Like many of the Ladies in White, Labrada’s family has suffered firsthand the one-party state of the Castro regime and its severe allergy to political dissent.

“My husband was one of the first political prisoners,” she said. Her spouse, Egberto Ángel Escobedo, served 16 years in prison for dissent.

The surprise announcement Dec. 17 of the pending renewal of diplomatic relations, as well as U.S. pledges to relax the flow of travelers and hard currency to Cuba, would invariably strengthen the hand of President Raúl Castro, younger brother of Fidel Castro, leader of the 1959 revolution, the dissidents said.

“It’s going to be a blast of oxygen for the Castro brothers,” said Raúl Borges Álvarez, a 74-year-old former Interior Ministry counterintelligence officer who joined the opposition in 2000. “This is very beneficial to the tyranny.”

Just as Presidents Obama and Raúl Castro went on television in their respective nations Wednesday to explain the diplomatic thaw, the head of the U.S. Interest Section, or de facto diplomatic mission, Jeff DeLaurentis, met with a group of dissidents to explain the move.

“There were 12 or 13 of us there, and half of us were against any lifting of the embargo. One of those there said the attitude of Barack Obama was a betrayal of the Cuban people,” said Ángel Moya Acosta, head of a small opposition group, the Democratic Freedom Movement for Cuba.

Moya, who served seven years in prison, dismissed suggestions that ordinary Cubans would feel the benefit of the U.S. moves, which include permitting greater flows of remittances to the island, a relaxation of a broad travel ban for U.S. citizens and an easing of rules around sales of telecommunications and agricultural equipment.

“The American government can say whatever it wants. But it all depends on the will of the Cuban government,” Moya said.

As part of agreement, the two nations conducted a prisoner swap Wednesday involving three convicted Cuban spies jailed in the United States and the freeing of an intelligence asset working for the United States, who was serving a lengthy prison term in Cuba. U.S. Agency for International Development contractor Alan Gross was also freed and allowed to return to U.S. shores.

Cuba pledged to release 53 other Cuban political prisoners but didn’t say when it would do so or provide names.

“They can free the 53 but they will round up another 60,” said Lázara Bárbara Sardiña Recalde, one of the leaders of the Ladies in White, which formed 11 years ago and holds weekly demonstrations.

Moya, who is the husband of one of the founders of Ladies in White, Berta Soler, said it is not in the nature of leaders like Raúl Castro to change course.

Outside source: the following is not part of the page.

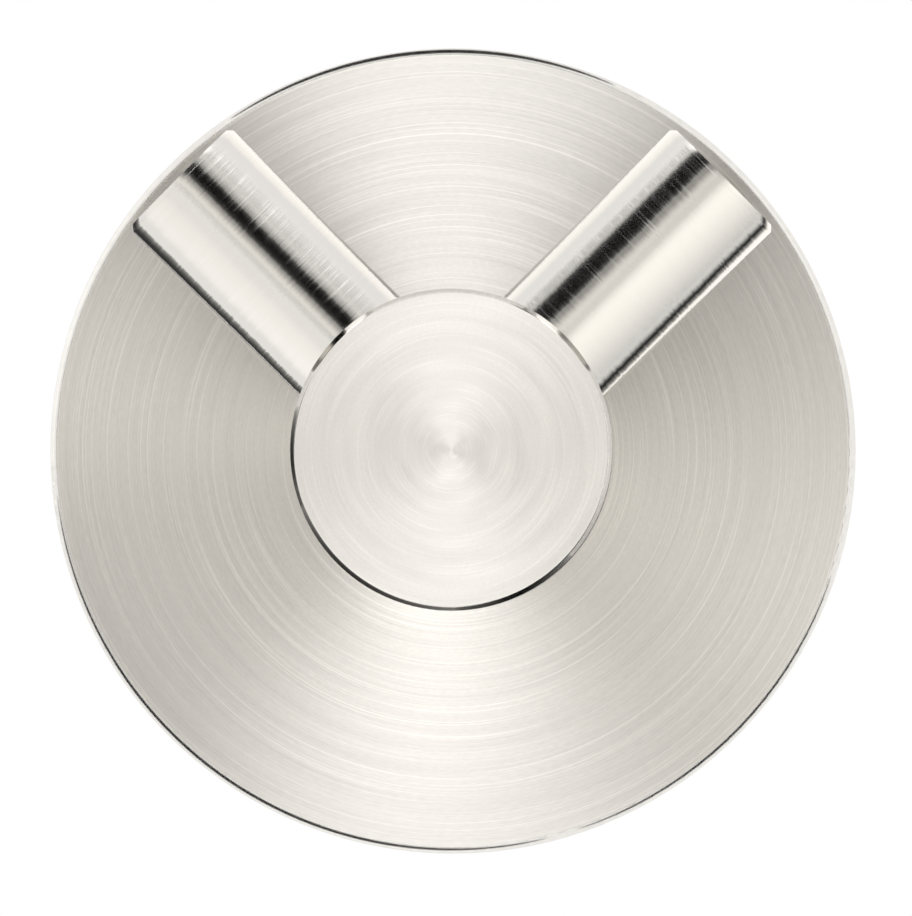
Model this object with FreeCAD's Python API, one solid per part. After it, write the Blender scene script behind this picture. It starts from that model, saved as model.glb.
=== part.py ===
import FreeCAD, Part
import math
import os

# Double robe hook in brushed nickel, in millimetres.
# The wall is the plane y = 0, the hook stands out towards -Y and +Z is up.
# The origin is the centre of the back, on the axis of the round post.

# Cover plate: a turned cup that hides the wall bracket
plate_diameter = 55.0
plate_depth = 8.0
plate_front_wall = 2.5
plate_skirt_wall = 2.5
plate_edge_radius = 0.45
plate_back_chamfer = 0.3

# Hooking lip inside the plate's skirt: the rear opening is bored below the centre
lip_thickness = 1.4
lip_offset = 1.6
lip_least_width = 0.3

# Post
post_diameter = 21.7
post_front = 45.0
post_edge_chamfer = 0.3
post_foot_recess = 0.8
post_foot_gap = 0.05

# Pins
pin_diameter = 9.7
pin_reach = 26.0
pin_angle = 45.0
pin_behind_front = 8.0
pin_tip_chamfer = 0.33
pin_seat_radius = 9.0
pin_seat_gap = 0.05

# Studs that hold the pins
stud_diameter = 5.0
stud_length_in_post = 5.4
stud_length_in_pin = 8.4
stud_chamfer = 0.5

# Screw from behind into the post, with its spring washer
screw_diameter = 5.0
screw_length = 16.0
screw_chamfer = 0.6
screw_head_diameter = 9.5
screw_head_height = 2.75
screw_head_chamfer = 0.9
screw_hexagon = 3.0
screw_hexagon_depth = 1.7
screw_hole_in_plate = 5.5
washer_diameter = 9.2
washer_hole = 5.3
washer_thickness = 1.2
washer_split = 0.8
washer_split_tilt = 20.0

# Dowel that stops the post from turning
dowel_diameter = 2.5
dowel_length = 5.0
dowel_from_post_edge = 3.4
dowel_chamfer = 0.25
dowel_gap = 0.02

# Wall bracket with its undercut rim
bracket_thickness = 4.0
bracket_bore_clearance = 2.2
bracket_edge_chamfer = 0.4
bracket_axial_gap = 0.2
bracket_pass_gap = 0.3
bracket_seat_gap = 0.05
wall_screw_hole = 4.4
wall_screw_countersink = 8.4

# Grub screw in the bottom of the skirt
grub_diameter = 3.0
grub_inset = 0.45
grub_hexagon = 1.5
grub_hexagon_depth = 1.6
grub_chamfer = 0.3
grub_point_gap = 0.02

# Threads are plain cylinders: each hole is this much wider in radius than its screw
thread_gap = 0.05
hole_spare = 0.6

# Sizes that follow from the ones above
outward = FreeCAD.Vector(0, -1, 0)
up = FreeCAD.Vector(0, 0, 1)
down = FreeCAD.Vector(0, 0, -1)
plate_radius = plate_diameter / 2
cavity_radius = plate_radius - plate_skirt_wall
cavity_floor = plate_depth - plate_front_wall
opening_radius = cavity_radius - lip_offset - lip_least_width
rim_radius = opening_radius - bracket_pass_gap
neck_radius = opening_radius - lip_offset - bracket_seat_gap
neck_height = lip_thickness + bracket_axial_gap
undercut_height = rim_radius - neck_radius
bracket_bore = screw_head_diameter + 2 * bracket_bore_clearance
wall_screw_spacing = neck_radius + bracket_bore / 2
grub_height = neck_height + undercut_height / 2
post_foot = plate_depth - post_foot_recess
pin_height = post_front - pin_behind_front
dowel_offset = post_diameter / 2 - dowel_from_post_edge
screw_bearing = cavity_floor - washer_thickness


# A point that stands out this far from the wall
def from_wall(y_out, z=0):
    return FreeCAD.Vector(0, -y_out, z)


def rod(start, direction, diameter, length):
    return Part.makeCylinder(diameter / 2, length, start, direction)


# A cone that widens by 45 degrees, for chamfers and countersinks
def flare(start, direction, small_diameter, large_diameter):
    height = (large_diameter - small_diameter) / 2
    return Part.makeCone(small_diameter / 2, large_diameter / 2, height, start, direction)


def hexagon_socket(start, direction, across_flats, depth):
    corner_radius = across_flats / math.sqrt(3)
    corners = []
    for corner in range(7):
        angle = math.radians(60 * corner)
        corners.append(FreeCAD.Vector(math.cos(angle), math.sin(angle), 0) * corner_radius)
    socket = Part.Face(Part.makePolygon(corners)).extrude(up * depth)
    turn = FreeCAD.Rotation(up, direction)
    socket.Placement = FreeCAD.Placement(start, turn)
    return socket


# The circular edges of a shape with this centre and diameter
def round_edges(shape, centre, diameter):
    near = 1e-4
    circles = [edge for edge in shape.Edges if isinstance(edge.Curve, Part.Circle)]
    return [
        edge
        for edge in circles
        if edge.Curve.Center.distanceToPoint(centre) < near
        and abs(edge.Curve.Radius - diameter / 2) < near
    ]


def rounded(shape, centre, diameter, radius):
    return shape.makeFillet(radius, round_edges(shape, centre, diameter))


def chamfered(shape, centre, diameter, width):
    return shape.makeChamfer(width, round_edges(shape, centre, diameter))


# The direction of a pin, away from the post's axis: side is -1 for left and 1 for right
def pin_direction(side):
    angle = math.radians(pin_angle)
    return FreeCAD.Vector(side * math.sin(angle), 0, math.cos(angle))


def cover_plate():
    cup = rod(from_wall(0), outward, plate_diameter, plate_depth)
    cup = rounded(cup, from_wall(plate_depth), plate_diameter, plate_edge_radius)
    cup = chamfered(cup, from_wall(0), plate_diameter, plate_back_chamfer)
    cavity = rod(from_wall(lip_thickness), outward, 2 * cavity_radius, cavity_floor - lip_thickness)
    cup = cup.cut(cavity)
    cup = cup.cut(rod(from_wall(0, z=-lip_offset), outward, 2 * opening_radius, neck_height))
    foot_diameter = post_diameter + 2 * post_foot_gap
    cup = cup.cut(rod(from_wall(post_foot), outward, foot_diameter, post_foot_recess))
    cup = cup.cut(rod(from_wall(0), outward, screw_hole_in_plate, plate_depth))
    dowel_hole = rod(dowel_start(), outward, dowel_diameter + 2 * dowel_gap, plate_depth)
    cup = cup.cut(dowel_hole)
    grub_hole_start = from_wall(grub_height, z=-neck_radius)
    return cup.cut(rod(grub_hole_start, down, grub_diameter + 2 * thread_gap, plate_radius))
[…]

“A dictator neither yields nor backtracks,” he said. “Did you hear him speak (on Saturday to the National Assembly)? He didn’t say anything about freedom or rights.”

Moya said dissidents who keep track of political prisoners believe 114 are still in Cuban prisons.

The Cuban regime has repressed nearly all forms of political dissent during its 55 years in power, occasionally allowing small groups to form and even march in the streets, as the Ladies in White do, but repeatedly throwing dissidents in jail for lengthy terms.

Among those unlikely to be freed in accordance with Castro’s pledge to liberate 53 prisoners is the son of Raúl Borges, Ernesto Borges, who was detained in 1998 and is serving a 30-year sentence on espionage charges.

The father said the son served part of his time in a cell adjacent to Rolando Sarraff Trujillo, the U.S. mole in Cuba who was freed to U.S. soil last week.

The son, who like his father was an officer in the General Directorate for Counter-Intelligence in the Interior Ministry, decided to turn against the Castro regime while attending a KGB course in Moscow, the father said. Upon his return, he sought to enter the U.S. Interest Section to turn over the names of 26 Cuban spies but was intercepted by Cuban agents before doing so, the father said.

Borges said the Roman Catholic primate in Cuba, Cardinal Jaime Ortega, brought up his son’s case with Raúl Castro but was told the case was of personal importance to the Cuban leader.

“Ernesto has become a hostage of the dictatorship of the Castro brothers,” Borges said.